# Task goal
Set down, please, exactly the lines below that run from the line with "from mathutils import Matrix, Vector" to the line with "bpy.data.objects.remove(obj)", both lines included.

# Source material
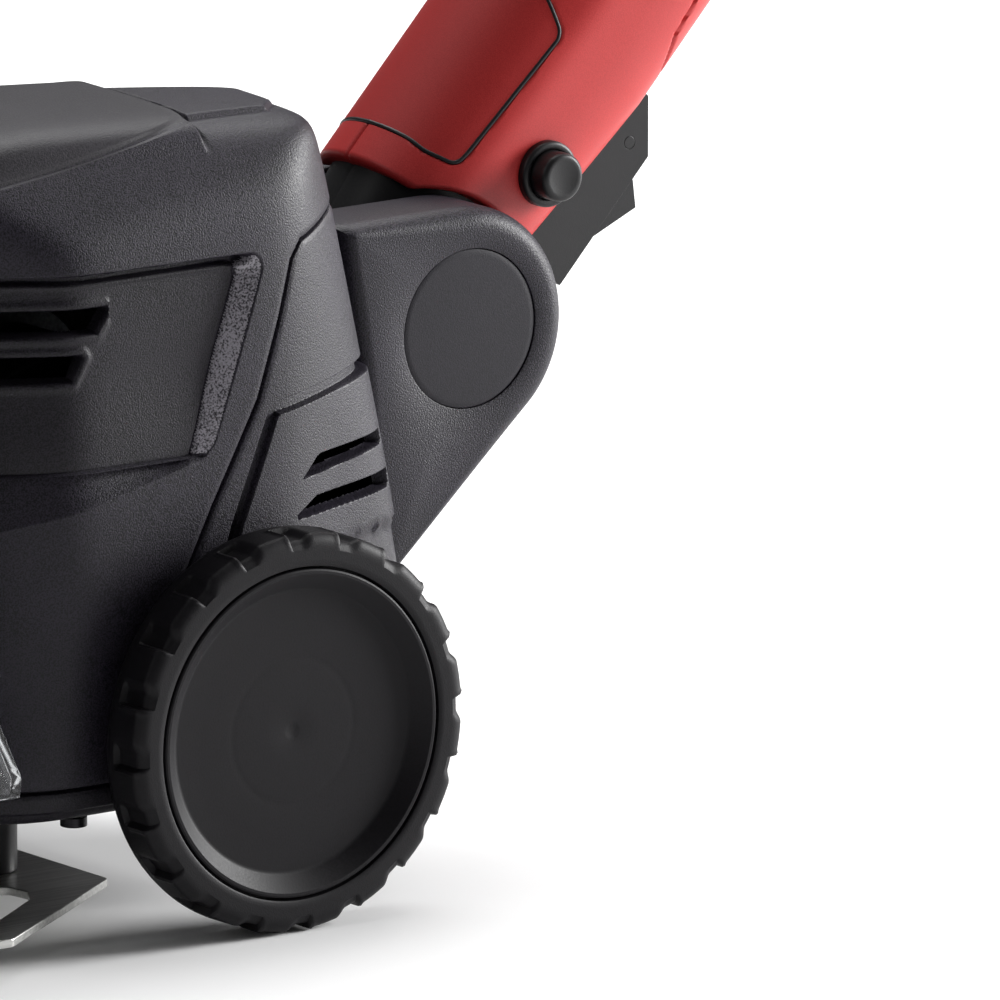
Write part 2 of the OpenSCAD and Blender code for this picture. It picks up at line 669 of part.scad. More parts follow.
place() aux_clamp();
place() aux_handle();
place() aux_knob();
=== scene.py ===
import json
import math

import bmesh
import bpy
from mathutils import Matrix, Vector


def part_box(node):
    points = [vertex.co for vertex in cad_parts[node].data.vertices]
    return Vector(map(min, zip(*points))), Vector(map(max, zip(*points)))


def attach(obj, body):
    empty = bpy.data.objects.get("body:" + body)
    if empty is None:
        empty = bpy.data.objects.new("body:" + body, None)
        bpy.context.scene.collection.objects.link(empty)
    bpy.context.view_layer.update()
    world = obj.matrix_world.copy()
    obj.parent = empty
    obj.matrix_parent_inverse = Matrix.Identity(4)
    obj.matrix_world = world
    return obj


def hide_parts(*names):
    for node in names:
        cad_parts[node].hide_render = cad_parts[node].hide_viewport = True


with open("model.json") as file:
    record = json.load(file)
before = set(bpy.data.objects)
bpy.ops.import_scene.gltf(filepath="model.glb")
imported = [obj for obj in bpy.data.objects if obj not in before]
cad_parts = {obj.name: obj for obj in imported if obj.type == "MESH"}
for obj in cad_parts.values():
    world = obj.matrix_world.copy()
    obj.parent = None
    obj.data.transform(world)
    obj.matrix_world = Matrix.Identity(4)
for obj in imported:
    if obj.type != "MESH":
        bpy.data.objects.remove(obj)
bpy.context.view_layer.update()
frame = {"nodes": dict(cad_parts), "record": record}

mm = 0.001
nodes = frame["nodes"]
record = frame["record"]
bodyOf = {n: body for body, names in record["behaviour"]["bodies"].items() for n in names}
slotOf = {row["node"]: row["material_slot"] for row in record["subparts"]}

# places, all worked out from the frame
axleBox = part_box("axle")
axleY = (axleBox[0].y + axleBox[1].y) / 2 / mm
axleZ = (axleBox[0].z + axleBox[1].z) / 2 / mm
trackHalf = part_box("wheel_left")[1].x / mm
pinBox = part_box("pivot_pin")
pivotY = (pinBox[0].y + pinBox[1].y) / 2 / mm - axleY
pivotZ = (pinBox[0].z + pinBox[1].z) / 2 / mm
slideAxis = [j for j in record["behaviour"]["joints"] if j["name"] == "telescope"][0]["axis"]
lean = math.atan2(slideAxis[2], slideAxis[1])


def headPoint(x, y, z):  # from the ground under the axle's middle
    return Vector((x * mm, (axleY + y) * mm, z * mm))


def handlePoint(x, a, n):  # a runs up the handle from the tilt pin, n towards its upper side
    y = pivotY + a * math.cos(lean) - n * math.sin(lean)
    z = pivotZ + a * math.sin(lean) + n * math.cos(lean)
    return headPoint(x, y, z)


def smoothStep(low, high, value):
    t = min(1, max(0, (value - low) / (high - low)))
    return t * t * (3 - 2 * t)


def segmentDistance(p, a, b):
    dx, dy = b[0] - a[0], b[1] - a[1]
    t = ((p[0] - a[0]) * dx + (p[1] - a[1]) * dy) / (dx * dx + dy * dy)
    t = min(1, max(0, t))
    return math.hypot(p[0] - a[0] - t * dx, p[1] - a[1] - t * dy)


def lineDistance(p, line, closed=False):
    ends = line[1:] + line[:1] if closed else line[1:]
    return min(segmentDistance(p, a, b) for a, b in zip(line, ends))


def insideOf(p, outline):
    hit = False
    for a, b in zip(outline, outline[1:] + outline[:1]):
        if (a[1] > p[1]) != (b[1] > p[1]) and p[0] < (b[0] - a[0]) * (p[1] - a[1]) / (b[1] - a[1]) + a[0]:
            hit = not hit
    return hit


def signedDistance(p, outline):  # positive inside
    d = lineDistance(p, outline, True)
    return d if insideOf(p, outline) else -d


# finishes
def newFinish(name, colour, roughness, metallic=0.0):
    finish = bpy.data.materials.new(name)
    finish.use_nodes = True
    shader = finish.node_tree.nodes["Principled BSDF"]
    shader.inputs["Base Color"].default_value = (*colour, 1)
    shader.inputs["Roughness"].default_value = roughness
    shader.inputs["Metallic"].default_value = metallic
    return finish, shader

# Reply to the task
from mathutils import Matrix, Vector


def part_box(node):
    points = [vertex.co for vertex in cad_parts[node].data.vertices]
    return Vector(map(min, zip(*points))), Vector(map(max, zip(*points)))


def attach(obj, body):
    empty = bpy.data.objects.get("body:" + body)
    if empty is None:
        empty = bpy.data.objects.new("body:" + body, None)
        bpy.context.scene.collection.objects.link(empty)
    bpy.context.view_layer.update()
    world = obj.matrix_world.copy()
    obj.parent = empty
    obj.matrix_parent_inverse = Matrix.Identity(4)
    obj.matrix_world = world
    return obj


def hide_parts(*names):
    for node in names:
        cad_parts[node].hide_render = cad_parts[node].hide_viewport = True


with open("model.json") as file:
    record = json.load(file)
before = set(bpy.data.objects)
bpy.ops.import_scene.gltf(filepath="model.glb")
imported = [obj for obj in bpy.data.objects if obj not in before]
cad_parts = {obj.name: obj for obj in imported if obj.type == "MESH"}
for obj in cad_parts.values():
    world = obj.matrix_world.copy()
    obj.parent = None
    obj.data.transform(world)
    obj.matrix_world = Matrix.Identity(4)
for obj in imported:
    if obj.type != "MESH":
        bpy.data.objects.remove(obj)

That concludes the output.